Lawyer Luis Campos clearly summarizes this in four key points: strengthening the employer's unilateral power in individual labor relations; restricting collective action by limiting strikes and assemblies; fragmenting negotiations to the company level to undermine industry-wide collective bargaining agreements; and defunding unions to weaken the collective body that can still resist. This is not a reform for those without rights, but a direct attack on those who still have them, with even worse indirect effects on everyone else.

The big official lie—repeated by business spokespeople and quite a few establishment “experts” —is that such a rollback of rights is the price to pay for creating “formal” jobs and combating precarious employment. These kinds of reforms don't contain a single provision that improves the situation of the half of the workforce that currently has no labor rights whatsoever. They weren't designed for that half; their objective is to lower the standards for those who still have collective bargaining agreements, relative job security, and union representation.

Much of the international economic literature confirms that there is no relationship between the level of labor protection and the unemployment rate. ILO studies reviewing decades of data conclude that the “rigidity” of employment protection regulations does not explain variations in unemployment. A recent study of sixteen European countries shows that making employment protection more flexible (making dismissals cheaper, facilitating temporary contracts) has no significant impact on the level of employment or the unemployment rate: the determining factor is economic growth, not the ease of dismissal.

National experience also leaves no room for doubt. The labor counter-reforms of the 1990s coincided with a historic surge in unemployment, the rise of informal work, and the emergence of an entire unemployed workers' movement. In other words, pure "fallacy," Milei would say.

The macroeconomic context fully reveals the true nature of the plan. The National Institute of Statistics and Censuses (INDEC) reported that November's inflation was 2.5%, a slight acceleration compared to October, but the key issue lies elsewhere: wages are lagging behind, collective bargaining agreements are trailing the inflation rate, and pensions are adjusted according to a scheme tailored to the IMF's demands. The loss of purchasing power has become the cornerstone of Milei and Caputo's program. With housing, electricity, gas, and transportation rates rising above the average, the stability they are selling is the stability of misery.

At the same time, Luis Caputo is “celebrating” his return to the markets by issuing a dollar-denominated bond at an effective rate of 9.26%, one of the highest in the world. The government is selling this issuance as a sign of confidence, but what it really shows is desperation: taking on new, extremely expensive debt under local law to pay immediate maturities on a previous debt that is already unpayable. It's the same old mechanism: debt to pay debt, austerity to pay interest, and greater dependence on the IMF and speculative funds.

The "slave-like" labor reform and the usurious bond are part of the same scheme. To guarantee creditors that the country will pay every last dollar, they need a disciplined labor market, eroded wages, weakened unions, cheap dismissals, and no collective resistance.
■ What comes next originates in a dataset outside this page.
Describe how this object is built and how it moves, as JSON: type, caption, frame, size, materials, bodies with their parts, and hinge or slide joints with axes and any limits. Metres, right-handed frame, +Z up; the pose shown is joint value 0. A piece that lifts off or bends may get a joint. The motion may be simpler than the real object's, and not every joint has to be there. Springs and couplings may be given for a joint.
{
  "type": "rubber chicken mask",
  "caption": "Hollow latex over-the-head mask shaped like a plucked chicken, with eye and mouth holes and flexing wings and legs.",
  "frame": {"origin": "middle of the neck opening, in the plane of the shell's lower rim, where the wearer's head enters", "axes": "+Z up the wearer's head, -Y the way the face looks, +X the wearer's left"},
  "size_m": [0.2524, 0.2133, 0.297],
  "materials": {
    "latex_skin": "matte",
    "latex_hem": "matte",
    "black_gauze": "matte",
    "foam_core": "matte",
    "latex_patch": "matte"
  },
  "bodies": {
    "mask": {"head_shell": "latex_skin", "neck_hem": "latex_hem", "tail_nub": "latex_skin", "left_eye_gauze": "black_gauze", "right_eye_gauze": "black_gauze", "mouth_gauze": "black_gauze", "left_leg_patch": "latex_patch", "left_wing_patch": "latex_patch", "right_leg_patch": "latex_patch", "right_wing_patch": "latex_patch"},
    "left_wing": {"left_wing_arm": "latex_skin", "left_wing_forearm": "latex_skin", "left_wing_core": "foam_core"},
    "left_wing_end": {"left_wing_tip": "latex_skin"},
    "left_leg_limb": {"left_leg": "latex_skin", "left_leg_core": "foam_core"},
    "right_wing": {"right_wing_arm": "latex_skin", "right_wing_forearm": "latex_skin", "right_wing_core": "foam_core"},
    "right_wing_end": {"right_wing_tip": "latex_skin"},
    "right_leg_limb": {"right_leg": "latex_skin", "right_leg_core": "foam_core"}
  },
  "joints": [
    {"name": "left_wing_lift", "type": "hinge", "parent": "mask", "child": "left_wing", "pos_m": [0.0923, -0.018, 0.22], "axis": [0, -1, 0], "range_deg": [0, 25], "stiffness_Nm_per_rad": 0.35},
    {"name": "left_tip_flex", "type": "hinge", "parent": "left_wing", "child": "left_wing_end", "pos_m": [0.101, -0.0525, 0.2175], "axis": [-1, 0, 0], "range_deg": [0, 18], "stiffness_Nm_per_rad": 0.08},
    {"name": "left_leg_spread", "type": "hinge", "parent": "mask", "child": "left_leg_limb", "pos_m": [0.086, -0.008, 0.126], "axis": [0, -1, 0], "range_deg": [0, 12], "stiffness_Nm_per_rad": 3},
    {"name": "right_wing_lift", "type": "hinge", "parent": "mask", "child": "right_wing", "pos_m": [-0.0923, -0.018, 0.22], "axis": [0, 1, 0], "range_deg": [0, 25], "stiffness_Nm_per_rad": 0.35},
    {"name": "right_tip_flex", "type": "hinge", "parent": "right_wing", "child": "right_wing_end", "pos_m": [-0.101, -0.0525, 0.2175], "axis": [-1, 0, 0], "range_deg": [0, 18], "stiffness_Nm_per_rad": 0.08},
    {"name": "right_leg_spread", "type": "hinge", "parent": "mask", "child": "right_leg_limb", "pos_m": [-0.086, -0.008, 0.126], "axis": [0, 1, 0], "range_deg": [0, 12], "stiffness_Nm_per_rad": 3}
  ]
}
They want to legally enshrine the "right" to super-exploit workers, in order to financially protect bondholders' right to collect. A country where the only contracts that are respected are debt agreements, not labor contracts.

Faced with this plan of social warfare, the CGT leadership is late, inadequate, or not at all responding. It calls “emergency” meetings after months of silence, announces marches without strikes while indulging in backroom deals with governors and legislators, and relies on negotiations that have already failed time and again. Only when the bill is already drafted, submitted, and endorsed by the inner circle do they declare that it's necessary to “start building strength.” At this rate, the law will be enacted long before they finish “assessing the context.”
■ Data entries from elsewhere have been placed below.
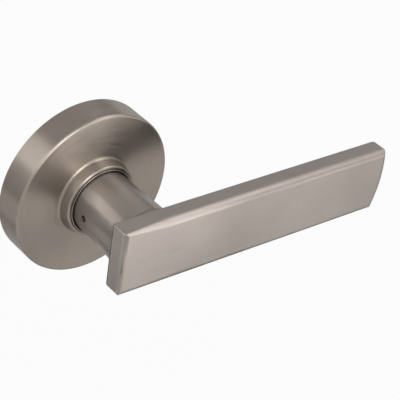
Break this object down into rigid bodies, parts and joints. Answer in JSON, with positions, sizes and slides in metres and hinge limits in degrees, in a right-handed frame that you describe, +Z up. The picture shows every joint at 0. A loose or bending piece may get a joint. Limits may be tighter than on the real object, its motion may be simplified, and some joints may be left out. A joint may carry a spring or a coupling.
{
  "type": "door lever handle",
  "caption": "Door lever on a round rose with a raised collar: flat slab lever on a sprung turning tube, with a square socket for the spindle and holes for through screws.",
  "frame": {"origin": "on the spindle's axis, in the plane of the door's face", "axes": "+Y into the door along the spindle's axis, the room towards -Y, +X along the lever at rest, +Z up"},
  "size_m": [0.1438, 0.0562, 0.066],
  "materials": {
    "satin_nickel": "satin nickel, fine brushed grain, lathe-turned on the rose",
    "zinc_plated_steel": "bright zinc-plated pressed steel",
    "spring_steel": "oiled spring steel",
    "nylon": "moulded black nylon"
  },
  "bodies": {
    "rose": {"rose_cover": "satin_nickel", "neck_sleeve": "satin_nickel", "mounting_plate": "zinc_plated_steel", "spring_cage": "zinc_plated_steel", "cage_rivets": "zinc_plated_steel", "rose_snap_ring": "spring_steel", "hub_bush": "nylon", "spring_anchor": "zinc_plated_steel", "stop_pins": "zinc_plated_steel", "centring_ring": "nylon", "return_spring": "spring_steel"},
    "lever": {"lever": "satin_nickel", "drive_tube": "zinc_plated_steel", "drive_plate": "zinc_plated_steel", "drive_plate_ring": "spring_steel", "tube_washer": "zinc_plated_steel", "tube_retaining_ring": "spring_steel", "spindle_adapter": "zinc_plated_steel", "adapter_pin": "zinc_plated_steel", "catch_spring": "spring_steel"},
    "catch": {"lever_catch": "zinc_plated_steel"}
  },
  "joints": [
    {"name": "lever_turn", "type": "hinge", "parent": "rose", "child": "lever", "pos_m": [0, 0, 0], "axis": [0, 1, 0], "range_deg": [-50, 50], "stiffness_Nm_per_rad": 1, "springref_deg": -5.56, "deforming": ["return_spring"]},
    {"name": "catch_press", "type": "slide", "parent": "lever", "child": "catch", "axis": [1, 0, 0], "range_m": [0, 0.0016], "stiffness_N_per_m": 800, "springref_m": -0.001, "deforming": ["catch_spring"]}
  ]
}
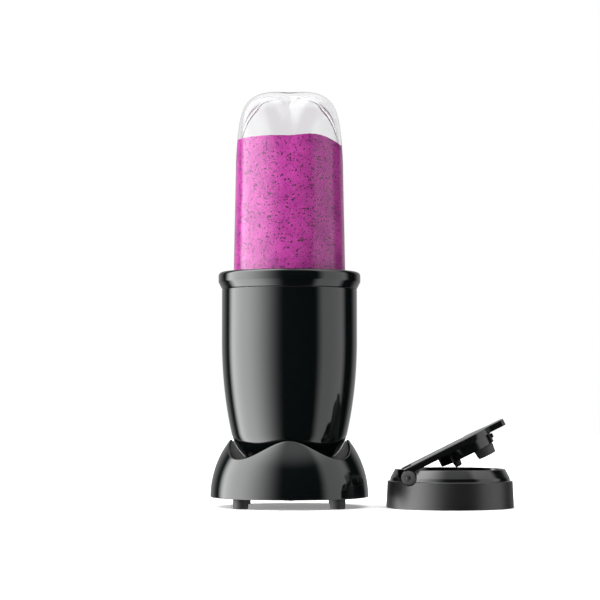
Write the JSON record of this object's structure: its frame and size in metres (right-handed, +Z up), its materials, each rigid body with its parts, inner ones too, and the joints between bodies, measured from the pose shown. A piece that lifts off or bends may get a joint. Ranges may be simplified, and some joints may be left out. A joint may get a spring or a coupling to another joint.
{
  "type": "countertop blender",
  "caption": "Small personal blender: bullet-shaped motor base with flared skirt, upturned clear cup of blended drink, and a flip-top drinking lid beside it.",
  "frame": {"origin": "on the worktop, under the middle of the set's bounding box (blender and lid together)", "axes": "+Z up, along the blender's axis; +X from the blender to its lid; -Y is the front, where the viewer stands; +Y is the cord side"},
  "size_m": [0.2168, 0.1137, 0.2988],
  "materials": {
    "gloss_housing": "high gloss moulded black",
    "satin_plastic": "satin black",
    "inner_plastic": "matt black",
    "pale_plastic": "natural nylon",
    "board": "green circuit laminate",
    "rubber": "soft black elastomer",
    "steel": "bright ground steel",
    "laminations": "stacked steel laminations",
    "copper": "enamelled copper",
    "bronze": "sintered bronze",
    "carbon": "pressed carbon",
    "clear_cup": "clear moulded copolyester",
    "drink": "thick berry puree with seeds"
  },
  "bodies": {
    "base": {"housing": "gloss_housing", "collar_ring": "gloss_housing", "skirt": "gloss_housing", "base_frame": "inner_plastic", "bottom_cover": "satin_plastic", "cord_gland": "rubber", "foot_left_back": "rubber", "foot_left_front": "rubber", "foot_right_back": "rubber", "foot_right_front": "rubber", "cover_screw_back": "steel", "cover_screw_front": "steel", "cover_screw_left": "steel", "cover_screw_right": "steel", "rectifier_board": "board", "suppression_capacitor": "pale_plastic", "cup_well": "inner_plastic", "shaft_seal": "rubber", "switch_plate": "inner_plastic", "micro_switch": "satin_plastic", "activator_spring_1": "steel", "activator_spring_2": "steel", "activator_spring_3": "steel", "motor_stator": "laminations", "field_coil_lower": "copper", "field_coil_upper": "copper", "lower_bracket": "pale_plastic", "upper_bracket": "pale_plastic", "lower_bearing": "steel", "upper_bearing": "steel", "motor_mount": "rubber", "brush_holder_left": "pale_plastic", "brush_holder_right": "pale_plastic", "carbon_brush_left": "carbon", "carbon_brush_right": "carbon"},
    "plungers": {"activator_1": "pale_plastic", "activator_2": "pale_plastic", "activator_3": "pale_plastic"},
    "switch_arm": {"switch_lever": "steel"},
    "rotor": {"motor_shaft": "steel", "armature_core": "laminations", "commutator": "copper", "cooling_fan": "pale_plastic", "drive_coupling": "satin_plastic"},
    "bush": {"blade_bush": "bronze"},
    "cup_assembly": {"cup": "clear_cup", "blade_holder": "gloss_housing", "cup_gasket": "rubber", "smoothie": "drink"},
    "blades": {"blade_shaft": "steel", "lower_cross_blade": "steel", "upper_cross_blade": "steel", "blade_nut": "steel", "driven_coupling": "satin_plastic"},
    "lid": {"lid_shell": "gloss_housing", "lid_gasket": "rubber", "lid_hinge_pin": "steel"},
    "cap": {"flip_cap": "gloss_housing", "spout_plug": "rubber", "vent_plug": "rubber"}
  },
  "joints": [
    {"name": "press", "type": "slide", "parent": "base", "child": "plungers", "axis": [0, 0, 1], "range_m": [-0.003, 0], "stiffness_N_per_m": 2500, "springref_m": 0.006, "deforming": ["activator_spring_1", "activator_spring_2", "activator_spring_3"]},
    {"name": "switch_press", "type": "hinge", "parent": "base", "child": "switch_arm", "pos_m": [-0.04793, -0.02575, 0.1147], "axis": [0.9903, 0.1392, 0], "range_deg": [0, 18]},
    {"name": "motor_spin", "type": "hinge", "parent": "base", "child": "rotor", "pos_m": [-0.05155, 0, 0.08], "axis": [0, 0, 1], "continuous": true},
    {"name": "cup_lift", "type": "slide", "parent": "plungers", "child": "bush", "axis": [0, 0, 1], "range_m": [0, 0.1]},
    {"name": "cup_twist", "type": "hinge", "parent": "bush", "child": "cup_assembly", "pos_m": [-0.05155, 0, 0.16], "axis": [0, 0, 1], "range_deg": [0, 20]},
    {"name": "blade_spin", "type": "hinge", "parent": "bush", "child": "blades", "pos_m": [-0.05155, 0, 0.145], "axis": [0, 0, 1], "continuous": true},
    {"name": "lid_lift", "type": "slide", "parent": "base", "child": "lid", "axis": [0, 0, 1], "range_m": [0, 0.06]},
    {"name": "cap_hinge", "type": "hinge", "parent": "lid", "child": "cap", "pos_m": [0.03195, -0.0115, 0.0218], "axis": [0, -1, 0], "range_deg": [-23, 60]}
  ],
  "couplings": [
    {"joint": "blade_spin", "follows": "motor_spin", "ratio": 1},
    {"joint": "switch_press", "follows": "press", "rad_per_m": -85}
  ]
}
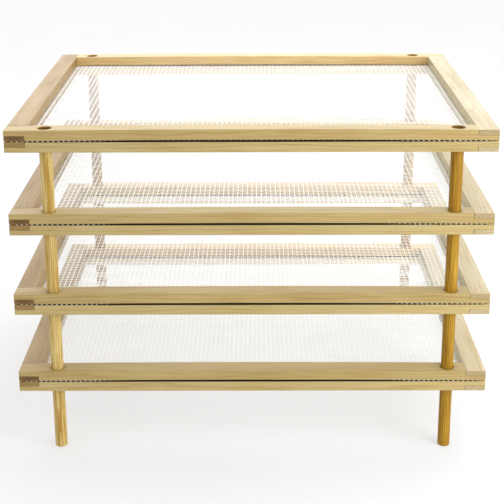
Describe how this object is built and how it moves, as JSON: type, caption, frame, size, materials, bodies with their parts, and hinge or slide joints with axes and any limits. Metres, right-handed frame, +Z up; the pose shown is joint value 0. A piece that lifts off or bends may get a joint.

This December 18th will be the first mobilization, which began to be organized from the ground up in internal committees, delegate bodies, student centers, and social and human rights organizations. The CGT (General Confederation of Labor) issued its own call to action, and we must be there, and we will be there. Now, it wouldn't be honest of us if we didn't say that a war plan of this nature cannot be stopped with a parade or a ceremony.

Symbolic caravans and indignant statements are not enough. If we truly want to stop the reform, we need to break the truce, convene assemblies in every workplace, unite union members with contract workers, self-employed workers, those in precarious employment, and the unemployed; discuss in each sector what this law means and how to confront it. And, on that basis, impose a sustained general strike, part of a plan of action to bring down the labor reform, the repressive penal package, and the entire program dictated by the IMF. Anything less than that is just talk.

It's not just a fight to preserve what's left. It's a dispute over what kind of country we're going to have in the coming decades: one of indebted slaves or one of workers who decide their own destiny.